Latinx storylines in film have historically been limited to tropes like the gang member and the sexy Latina and a recent study proves there’s still a long way to go.
Dr. Stacy L. Smith and the USC Annenberg Inclusion Initiative in partnership with the National Association of Latino Independent Producers (NALIP) and Wise Entertainment released a report in 2019 about the state of Latinx representation in films and it proved how limited it is. Latino actors made up only 4.5 percent of 47,268 speaking roles in the 100 top-grossing U.S. movies from the past 12 years and only 3 percent were leads or co-leads. Furthermore, 24 percent of all Latinx speaking characters across 200 popular films were shown to be criminals and 12 percent were “temperamental or angry.” Thirty-six percent were isolated, without community, or anything specifically tying them to their heritage.
Being a part of In the Heights is a way to be a part of something that features fully developed Latinx characters AND delivers on the cultura’s love of music and dance.

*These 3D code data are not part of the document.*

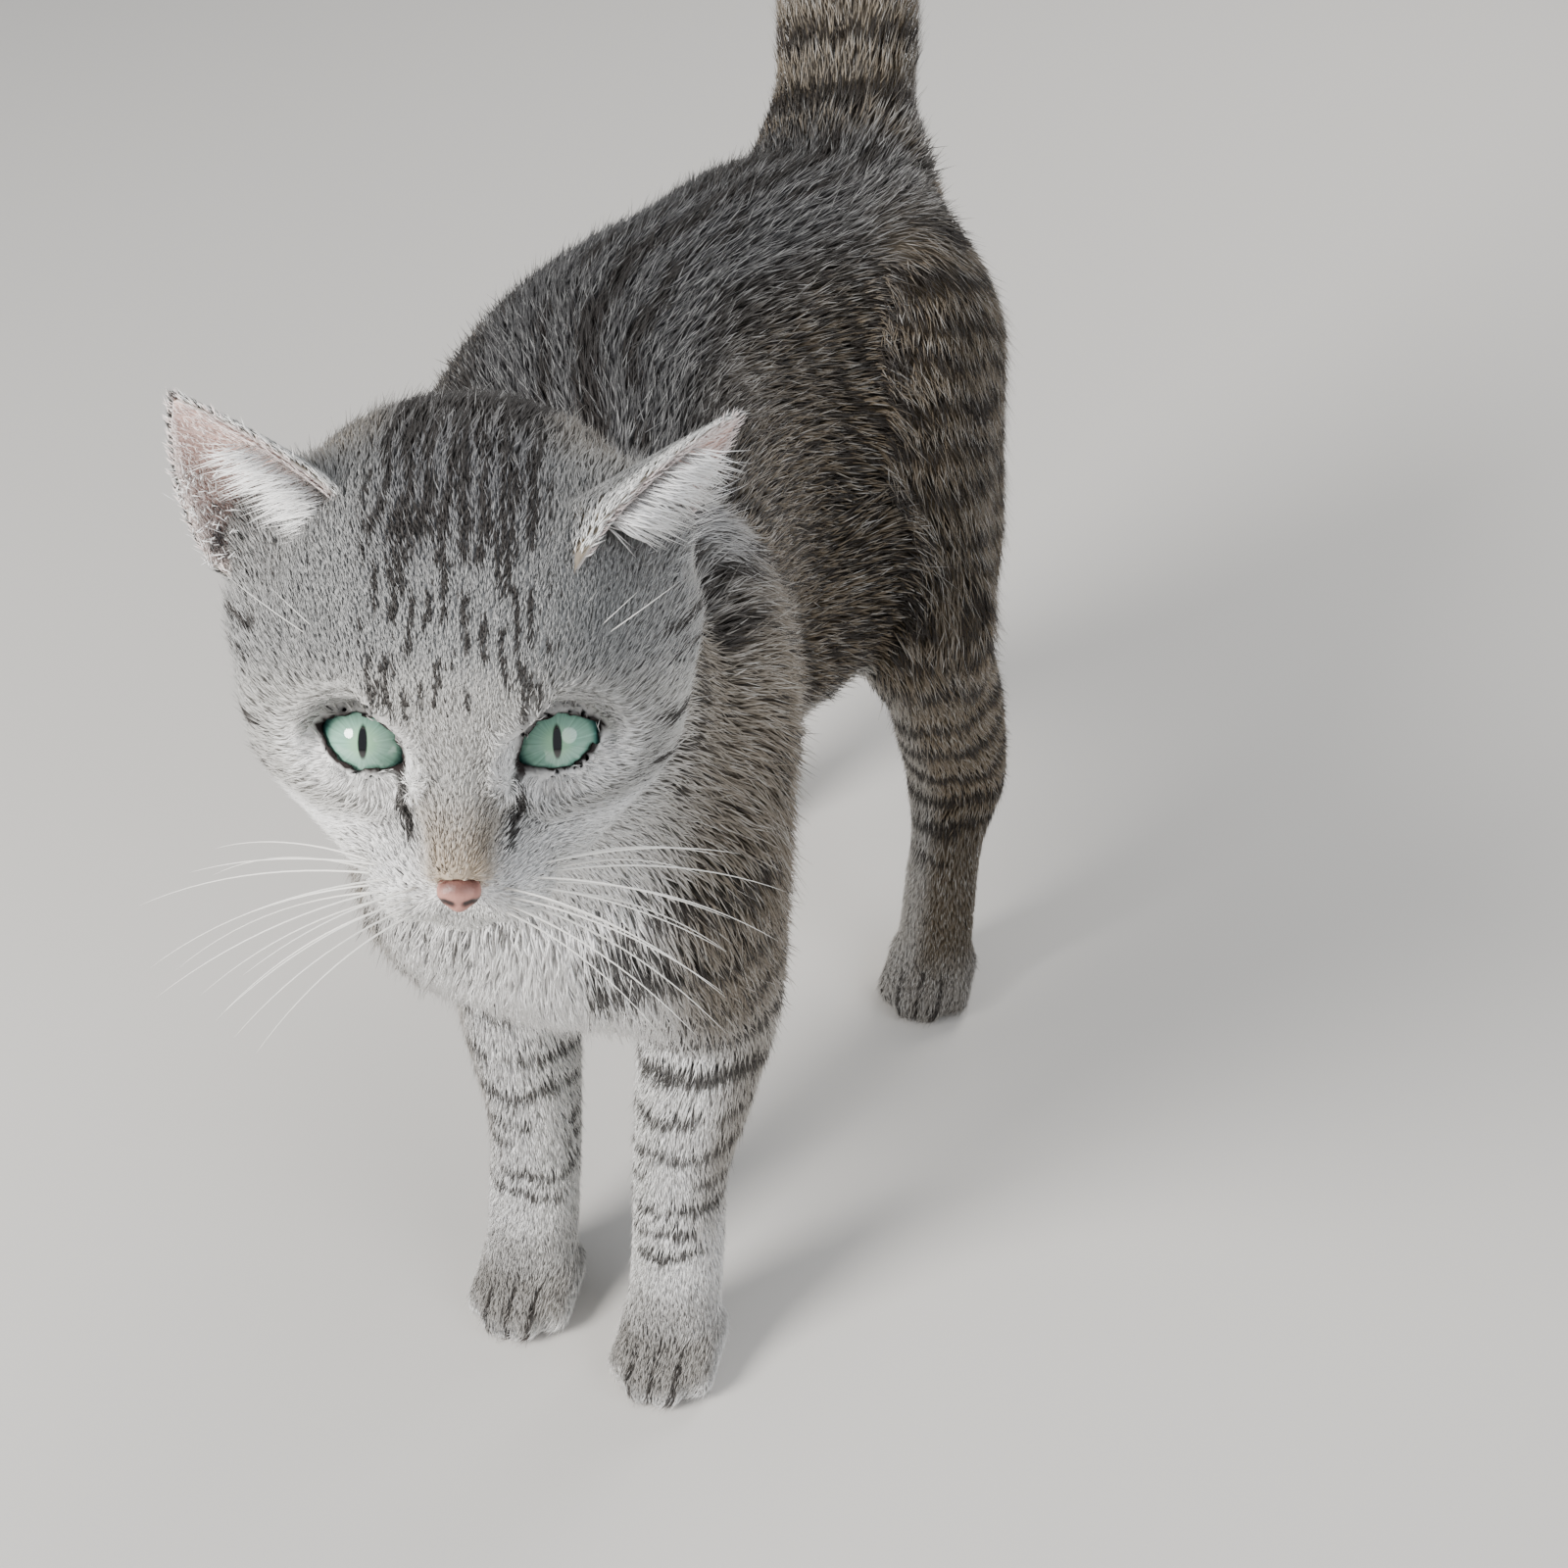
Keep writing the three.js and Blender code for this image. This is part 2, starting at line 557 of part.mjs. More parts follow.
const ground = behind([0, 0, FLOOR], [0, 0, -1]);
const grownHead = solid(skin(flesh.head.low, flesh.head.high, flesh.head.cell, PARTING));
for (const [name, { low, high, cell, without }] of Object.entries(flesh)) {
  let piece = solid(skin(low, high, cell));
  if (regions[name]) piece = piece.intersect(region(name));
  for (const other of without) piece = piece.subtract(region(other, PARTING));
  if (low[2] < FLOOR) piece = piece.intersect(ground);
  if (name === 'head') {
    for (const s of [1, -1]) {
      piece = piece.subtract(solid(eyeball(s, PARTING))).subtract(solid(lidOpening(s)));
    }
    piece = piece.subtract(solid(noseLeather(PARTING)));
  }
  place(name, piece);
}
place('eye_left', solid(eyeball(1)));
place('eye_right', solid(eyeball(-1)));
place('nose', solid(noseLeather()));
for (const [name, shape] of Object.entries(ears)) place(name, solid(earShell(shape)).subtract(grownHead));

const box = new THREE.Box3().setFromObject(cat);
cat.position.set(-(box.min.x + box.max.x) / 2, -(box.min.y + box.max.y) / 2, -box.min.z);

export default cat;
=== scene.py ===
"""A grown tabby cat, standing, life size, in its short coat.

All shapes are worked out in millimetres in the cat's own frame: +X the cat's left, +Y towards
its tail, +Z up, from the floor point midway between the toes of the forepaws.  `shift` moves them
to the shared frame, where everything is in metres.
"""

import math

import bpy
import numpy as np
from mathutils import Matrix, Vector


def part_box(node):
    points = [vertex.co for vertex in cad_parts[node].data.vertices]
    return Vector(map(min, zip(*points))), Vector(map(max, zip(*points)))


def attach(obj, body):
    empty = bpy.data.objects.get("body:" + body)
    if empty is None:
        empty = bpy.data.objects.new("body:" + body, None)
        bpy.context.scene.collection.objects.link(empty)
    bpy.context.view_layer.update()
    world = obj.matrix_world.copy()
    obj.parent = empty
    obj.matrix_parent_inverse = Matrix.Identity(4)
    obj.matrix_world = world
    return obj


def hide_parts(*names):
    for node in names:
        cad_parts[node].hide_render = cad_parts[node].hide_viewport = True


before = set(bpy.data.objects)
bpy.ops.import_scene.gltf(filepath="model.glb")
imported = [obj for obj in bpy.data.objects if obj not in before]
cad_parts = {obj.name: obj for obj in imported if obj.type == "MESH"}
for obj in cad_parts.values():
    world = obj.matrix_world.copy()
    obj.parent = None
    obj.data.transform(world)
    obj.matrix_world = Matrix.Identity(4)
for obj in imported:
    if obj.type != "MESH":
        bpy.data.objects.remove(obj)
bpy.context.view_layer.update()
chance = np.random.default_rng(7)

# ------------------------------------------------------------------ sizes of the head and eyes

HEAD_YAW, HEAD_PITCH, HEAD_ROLL = np.radians([20.0, 4.0, -2.7])
HEAD_ORIGIN = np.array([9.5, -67.4, 287.5])
EYE_LEFT, EYE_BACK, EYE_UP = 19.9, -0.8, -4.2
EYEBALL_RADIUS = 11.0
EYE_OUTWARD, EYE_UPWARD, EYE_SLANT = np.radians([6.0, 27.0, 20.0])
ORBIT_INNER, ORBIT_OUTER = 8.5, 15.0
LID_THICKNESS = 1.2
PUPIL_OUTWARD, PUPIL_UPWARD = np.radians([3.0, 29.0])
LID_HALF_WIDTH = 9.4
UPPER_LID, LOWER_LID = 5.4, 5.0
LID_STEEPNESS = 12.4
LID_REACH = 17.0
NOSE_MIDDLE = (0.0, -36.6, -18.0)
LIP_MIDDLE, LIP_SIDE, LIP_CORNER = (0, -35.5, -28.5), (11, -30, -34), (20, -17, -35)

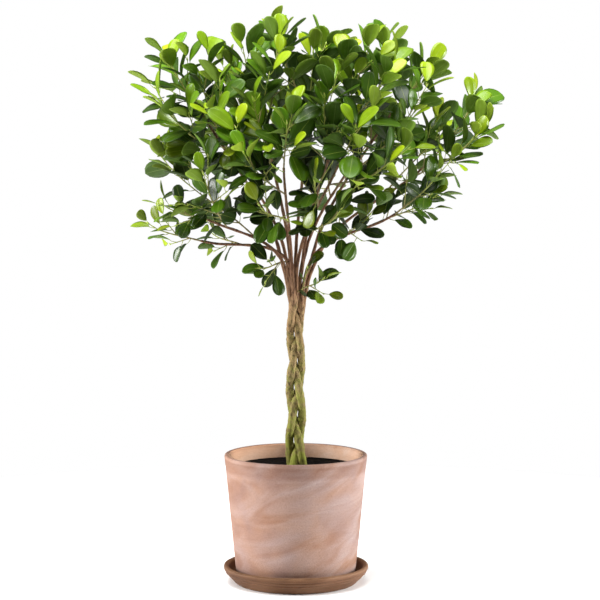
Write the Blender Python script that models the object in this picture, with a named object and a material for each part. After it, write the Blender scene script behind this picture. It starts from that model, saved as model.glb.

“We’re here with a dream and anything is possible through adversity through resilience. And through it all, we celebrate because joy is necessary. You will see that throughout the film with the music and how thoughtfully it was written.”
Filming began in June of 2019 and Polanco says that everyone from the cast to the writers and director “lead by example” and allowed for her to feel included as both an actress and artist. After delays due to the pandemic, the film is set to premiere June 11 in theaters and HBO Max and for Polanco she hopes that sense of unity extends to the audience especially after how difficult 2020 was for everyone. “Let’s take a moment to really learn from each other, to educate each other, most important, let’s take a moment to celebrate our cultural differences.”
The musical In the Heights premiered on Broadway in 2008 and was awarded the Tony for best musical but now the film has a chance to truly amplify Latinx culture and stories.
“We’re so used to asking for less, just to ask to occupy space. As Latinos, we’re like, ‘Please just let us make our little movie.’ And Jon, on every step of the way, he was like, ‘Nope, this is a big movie.’ These guys have big dreams, we’re allowed to go that big,” Miranda said during the virtual event in March.
For Polanco, the film is a step in the right direction but the work to tell our diverse array of stories in Hollywood continues.
“What I’m hoping is that all the hard work from every person that was part of this film transcends on that screen and connects with everyone and that it’s impactful that it’s going to be a part of our history, our present, and our future. We must continue to write, we must continue to direct, we must continue to fight for what is right, and understand that there’s no mold. And that’s what I love, walking into this I’ve broken barriers and I will continue to break the mold.”